-- START OF Raw records --

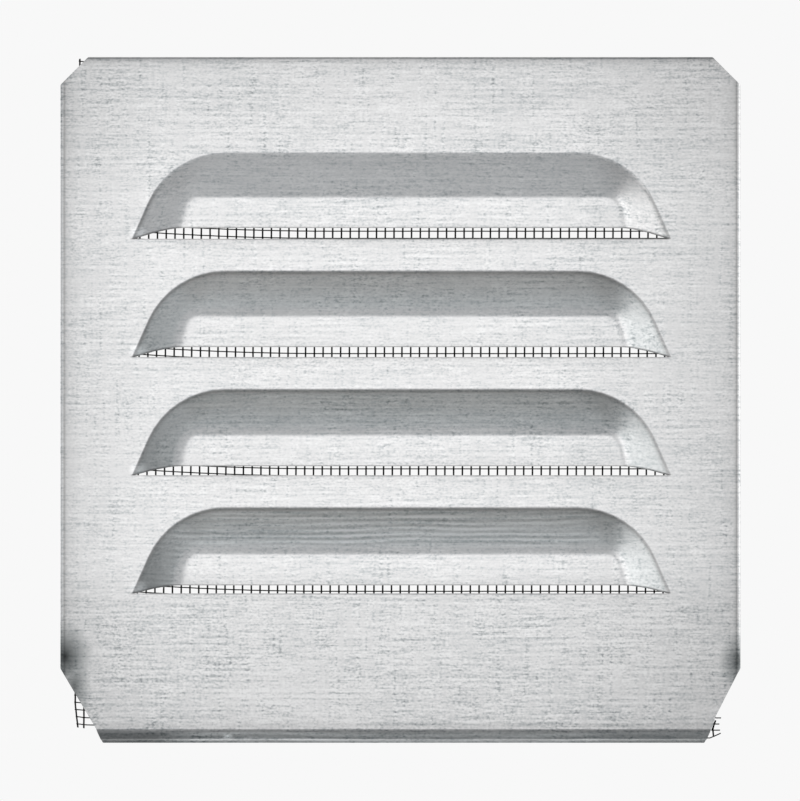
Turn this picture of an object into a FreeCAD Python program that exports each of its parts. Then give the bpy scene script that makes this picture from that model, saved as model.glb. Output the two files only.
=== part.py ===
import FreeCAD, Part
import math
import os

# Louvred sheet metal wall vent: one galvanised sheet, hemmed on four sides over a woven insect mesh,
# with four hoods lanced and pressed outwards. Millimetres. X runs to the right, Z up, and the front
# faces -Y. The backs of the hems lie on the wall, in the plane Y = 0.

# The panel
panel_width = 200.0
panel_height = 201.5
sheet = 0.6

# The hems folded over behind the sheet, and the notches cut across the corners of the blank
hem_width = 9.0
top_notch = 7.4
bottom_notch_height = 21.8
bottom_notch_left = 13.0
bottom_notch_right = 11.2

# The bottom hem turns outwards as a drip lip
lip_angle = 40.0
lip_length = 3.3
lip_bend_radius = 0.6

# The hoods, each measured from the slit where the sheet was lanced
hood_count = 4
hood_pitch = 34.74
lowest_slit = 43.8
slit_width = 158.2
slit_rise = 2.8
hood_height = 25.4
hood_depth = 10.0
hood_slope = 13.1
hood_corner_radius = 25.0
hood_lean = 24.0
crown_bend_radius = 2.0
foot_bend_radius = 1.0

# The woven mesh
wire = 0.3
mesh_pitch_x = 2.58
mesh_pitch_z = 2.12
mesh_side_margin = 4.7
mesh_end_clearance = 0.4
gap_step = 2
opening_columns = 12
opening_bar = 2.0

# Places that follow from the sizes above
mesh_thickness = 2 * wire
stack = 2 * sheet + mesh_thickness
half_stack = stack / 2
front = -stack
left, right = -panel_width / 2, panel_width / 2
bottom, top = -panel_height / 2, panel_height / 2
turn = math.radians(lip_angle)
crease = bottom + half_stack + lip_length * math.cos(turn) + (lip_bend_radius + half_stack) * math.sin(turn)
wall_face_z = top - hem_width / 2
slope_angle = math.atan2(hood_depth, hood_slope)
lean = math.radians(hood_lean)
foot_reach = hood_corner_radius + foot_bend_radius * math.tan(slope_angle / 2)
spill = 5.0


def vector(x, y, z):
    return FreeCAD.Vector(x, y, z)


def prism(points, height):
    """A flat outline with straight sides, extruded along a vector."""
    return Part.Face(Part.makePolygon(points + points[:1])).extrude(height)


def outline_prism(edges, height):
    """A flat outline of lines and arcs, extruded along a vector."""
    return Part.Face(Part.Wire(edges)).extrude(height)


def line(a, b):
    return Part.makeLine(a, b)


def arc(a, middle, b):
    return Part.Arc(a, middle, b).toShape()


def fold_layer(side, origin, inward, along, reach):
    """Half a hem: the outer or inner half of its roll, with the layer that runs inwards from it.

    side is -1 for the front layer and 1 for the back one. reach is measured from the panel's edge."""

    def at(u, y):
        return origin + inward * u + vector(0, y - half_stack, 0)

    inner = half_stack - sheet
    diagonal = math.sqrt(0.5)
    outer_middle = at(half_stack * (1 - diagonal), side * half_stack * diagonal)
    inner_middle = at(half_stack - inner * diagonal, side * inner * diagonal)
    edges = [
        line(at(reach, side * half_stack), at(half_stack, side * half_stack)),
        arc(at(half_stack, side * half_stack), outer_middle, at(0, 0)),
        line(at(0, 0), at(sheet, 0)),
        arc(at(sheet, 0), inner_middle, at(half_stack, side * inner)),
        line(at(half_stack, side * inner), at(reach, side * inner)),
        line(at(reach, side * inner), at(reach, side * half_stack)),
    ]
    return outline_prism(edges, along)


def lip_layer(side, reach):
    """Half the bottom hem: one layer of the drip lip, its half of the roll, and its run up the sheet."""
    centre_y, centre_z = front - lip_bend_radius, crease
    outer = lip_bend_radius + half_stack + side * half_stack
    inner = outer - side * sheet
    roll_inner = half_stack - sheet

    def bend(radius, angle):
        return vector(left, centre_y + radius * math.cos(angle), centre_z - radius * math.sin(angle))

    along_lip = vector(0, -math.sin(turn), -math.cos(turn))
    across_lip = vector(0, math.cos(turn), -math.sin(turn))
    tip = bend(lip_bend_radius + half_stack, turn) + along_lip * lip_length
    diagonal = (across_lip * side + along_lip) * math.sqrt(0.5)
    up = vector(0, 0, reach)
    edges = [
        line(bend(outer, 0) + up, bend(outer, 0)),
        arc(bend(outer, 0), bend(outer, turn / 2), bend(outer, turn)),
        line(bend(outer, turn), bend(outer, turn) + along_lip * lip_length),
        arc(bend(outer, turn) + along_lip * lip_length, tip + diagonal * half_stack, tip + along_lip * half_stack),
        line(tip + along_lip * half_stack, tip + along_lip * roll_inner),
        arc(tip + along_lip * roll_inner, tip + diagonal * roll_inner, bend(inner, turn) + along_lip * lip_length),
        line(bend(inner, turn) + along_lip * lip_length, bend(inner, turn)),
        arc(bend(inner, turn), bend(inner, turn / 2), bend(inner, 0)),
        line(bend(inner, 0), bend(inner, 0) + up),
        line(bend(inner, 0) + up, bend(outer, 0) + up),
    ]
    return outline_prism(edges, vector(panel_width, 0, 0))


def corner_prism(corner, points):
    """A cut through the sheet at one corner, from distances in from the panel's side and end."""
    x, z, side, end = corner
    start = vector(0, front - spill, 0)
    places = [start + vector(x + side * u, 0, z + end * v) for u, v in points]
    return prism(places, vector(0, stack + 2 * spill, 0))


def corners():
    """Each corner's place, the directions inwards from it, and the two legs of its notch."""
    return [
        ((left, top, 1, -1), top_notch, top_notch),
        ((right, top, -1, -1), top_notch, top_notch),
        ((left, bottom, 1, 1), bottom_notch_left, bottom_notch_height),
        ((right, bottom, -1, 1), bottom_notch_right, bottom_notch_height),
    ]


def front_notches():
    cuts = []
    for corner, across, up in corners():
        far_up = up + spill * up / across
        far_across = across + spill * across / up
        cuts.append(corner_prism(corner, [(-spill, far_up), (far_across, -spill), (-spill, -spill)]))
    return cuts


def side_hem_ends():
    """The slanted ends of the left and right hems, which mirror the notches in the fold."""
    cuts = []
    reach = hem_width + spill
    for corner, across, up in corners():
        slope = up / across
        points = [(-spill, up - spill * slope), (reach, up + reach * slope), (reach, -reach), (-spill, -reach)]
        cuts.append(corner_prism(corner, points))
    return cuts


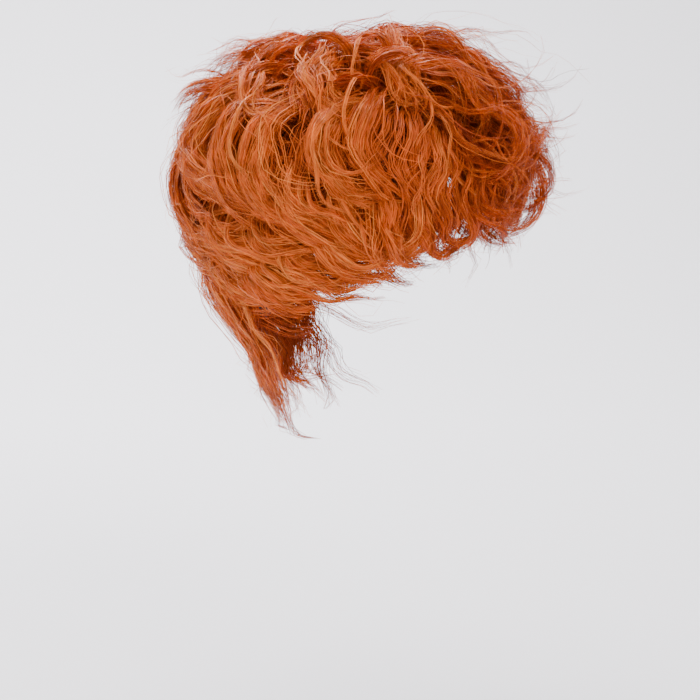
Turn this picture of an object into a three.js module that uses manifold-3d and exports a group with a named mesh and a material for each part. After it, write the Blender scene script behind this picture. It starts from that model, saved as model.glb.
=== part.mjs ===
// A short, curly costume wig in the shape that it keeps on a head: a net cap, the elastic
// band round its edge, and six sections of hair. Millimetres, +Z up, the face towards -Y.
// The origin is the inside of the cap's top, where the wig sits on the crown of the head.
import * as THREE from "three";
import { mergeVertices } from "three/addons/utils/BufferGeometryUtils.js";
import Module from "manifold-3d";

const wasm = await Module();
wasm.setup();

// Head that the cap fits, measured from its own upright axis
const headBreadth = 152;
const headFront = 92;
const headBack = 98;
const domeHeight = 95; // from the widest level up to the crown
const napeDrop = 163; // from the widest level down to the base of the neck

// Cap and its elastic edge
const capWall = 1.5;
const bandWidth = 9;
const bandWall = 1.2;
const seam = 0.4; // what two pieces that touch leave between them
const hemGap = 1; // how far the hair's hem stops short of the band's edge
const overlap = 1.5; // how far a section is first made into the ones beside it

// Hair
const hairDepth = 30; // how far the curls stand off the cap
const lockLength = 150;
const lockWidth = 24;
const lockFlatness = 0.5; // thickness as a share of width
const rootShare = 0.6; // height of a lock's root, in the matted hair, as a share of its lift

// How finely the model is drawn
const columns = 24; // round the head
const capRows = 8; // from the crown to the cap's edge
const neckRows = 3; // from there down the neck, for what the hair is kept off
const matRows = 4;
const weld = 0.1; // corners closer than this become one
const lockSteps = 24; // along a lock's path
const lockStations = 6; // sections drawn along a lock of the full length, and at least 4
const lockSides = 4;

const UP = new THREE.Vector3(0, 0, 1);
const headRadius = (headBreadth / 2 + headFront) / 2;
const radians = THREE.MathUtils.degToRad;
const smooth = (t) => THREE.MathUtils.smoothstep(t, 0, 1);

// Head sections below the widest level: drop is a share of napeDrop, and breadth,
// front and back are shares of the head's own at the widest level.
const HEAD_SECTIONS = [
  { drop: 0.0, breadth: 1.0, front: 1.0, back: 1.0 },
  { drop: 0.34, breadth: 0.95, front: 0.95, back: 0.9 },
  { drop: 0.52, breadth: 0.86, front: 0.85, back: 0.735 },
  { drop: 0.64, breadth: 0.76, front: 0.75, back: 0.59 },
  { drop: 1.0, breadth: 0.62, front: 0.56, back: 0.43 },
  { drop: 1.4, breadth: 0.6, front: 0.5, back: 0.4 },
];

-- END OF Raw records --

What you should do
Give back exactly the lines running from the line that contains "Turn this picture of an object into a three.js" through the line that contains "const rootShare = 0.6;", and nothing outside them.

Answer to the task
Turn this picture of an object into a three.js module that uses manifold-3d and exports a group with a named mesh and a material for each part. After it, write the Blender scene script behind this picture. It starts from that model, saved as model.glb.
=== part.mjs ===
// A short, curly costume wig in the shape that it keeps on a head: a net cap, the elastic
// band round its edge, and six sections of hair. Millimetres, +Z up, the face towards -Y.
// The origin is the inside of the cap's top, where the wig sits on the crown of the head.
import * as THREE from "three";
import { mergeVertices } from "three/addons/utils/BufferGeometryUtils.js";
import Module from "manifold-3d";

const wasm = await Module();
wasm.setup();

// Head that the cap fits, measured from its own upright axis
const headBreadth = 152;
const headFront = 92;
const headBack = 98;
const domeHeight = 95; // from the widest level up to the crown
const napeDrop = 163; // from the widest level down to the base of the neck

// Cap and its elastic edge
const capWall = 1.5;
const bandWidth = 9;
const bandWall = 1.2;
const seam = 0.4; // what two pieces that touch leave between them
const hemGap = 1; // how far the hair's hem stops short of the band's edge
const overlap = 1.5; // how far a section is first made into the ones beside it

// Hair
const hairDepth = 30; // how far the curls stand off the cap
const lockLength = 150;
const lockWidth = 24;
const lockFlatness = 0.5; // thickness as a share of width
const rootShare = 0.6; // height of a lock's root, in the matted hair, as a share of its lift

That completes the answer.